Some situations will call for total replacement of the concrete. This will be the case if the cracks run through to the sub-base of the slab or if the soil beneath the concrete has experienced significant erosion, water damage, or incursion from tree roots. While more costly, new concrete will last for decades if installed correctly.
New Sidewalk Installation
Before any project begins on a sidewalk, the contractor will need to pull permits and determine a plan with local utilities if the sidewalk covers any gas, water or power lines. Once they get the green light, the contractor will use specialized excavating equipment to remove the old concrete, which can often be recycled by building supply companies.
Once the old concrete is gone, the contractor can address landscaping issues such as tree root removal or improper drainage. The contractor will level the surface and make sure the soil is compact. A four-inch layer of gravel will serve as the base for the slabs and help drain away future rainfall. The contractor then installs rebar to make the slab more resistant to future cracking.
The contractor will determine the best concrete mixture to use for your soil conditions and expected foot/vehicle traffic. After the concrete is poured and leveled, they may apply a curing spray to prevent the slabs from drying out too quickly, which would lead to early cracks. A new sidewalk is ready to use in one or two days, but cars should stay off of new driveway aprons for at least a week.
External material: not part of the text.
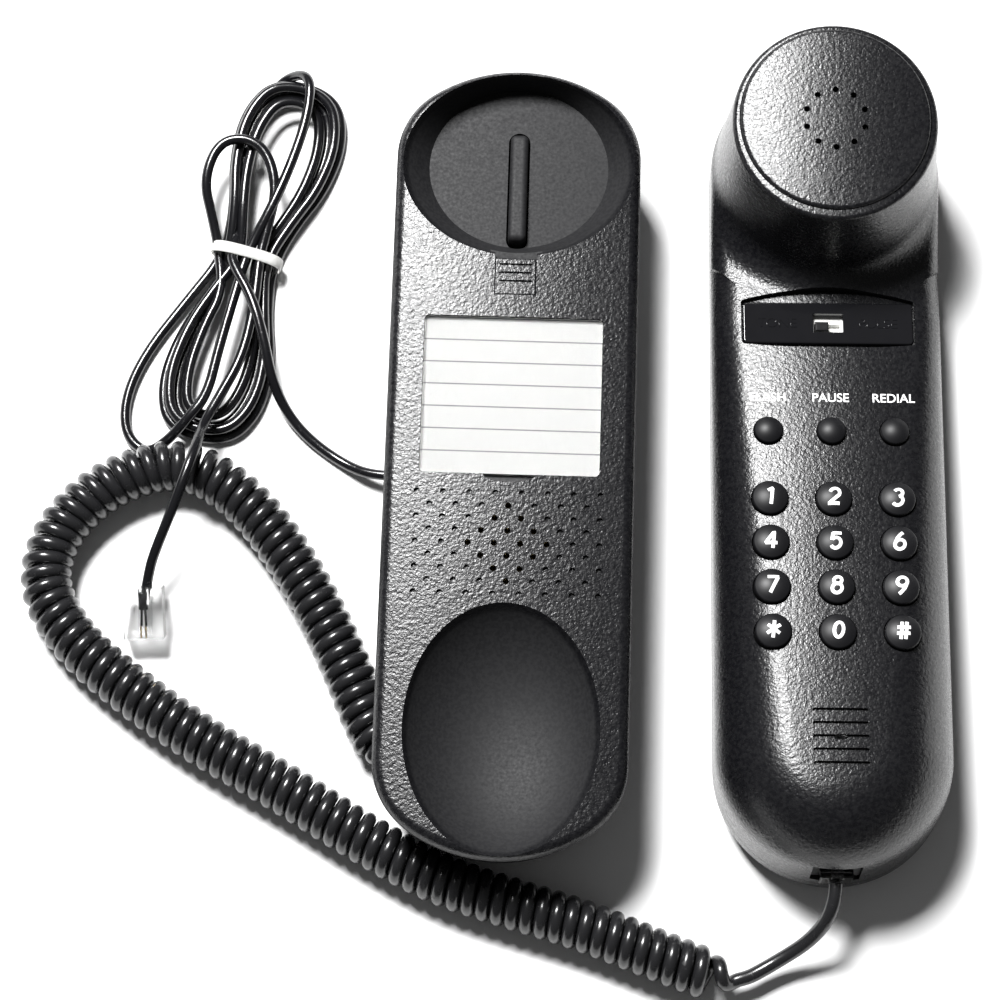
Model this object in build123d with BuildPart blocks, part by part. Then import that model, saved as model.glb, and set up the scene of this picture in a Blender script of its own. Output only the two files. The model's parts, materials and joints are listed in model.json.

Making a Plan for Concrete Repair
After learning about homeowner liability and concrete, we’re making a plan to take care of some of the broken slabs in our backyard. We’ll replace some areas that didn’t have correct control joints and remove the slabs busted by the roots of an old Ficus tree. It has been great to have concrete in our yard—it’s a flat, durable surface that’s perfect for some outdoor activities. However, when cracks do occur, I’ve learned it’s important to address them before they lead to bigger problems.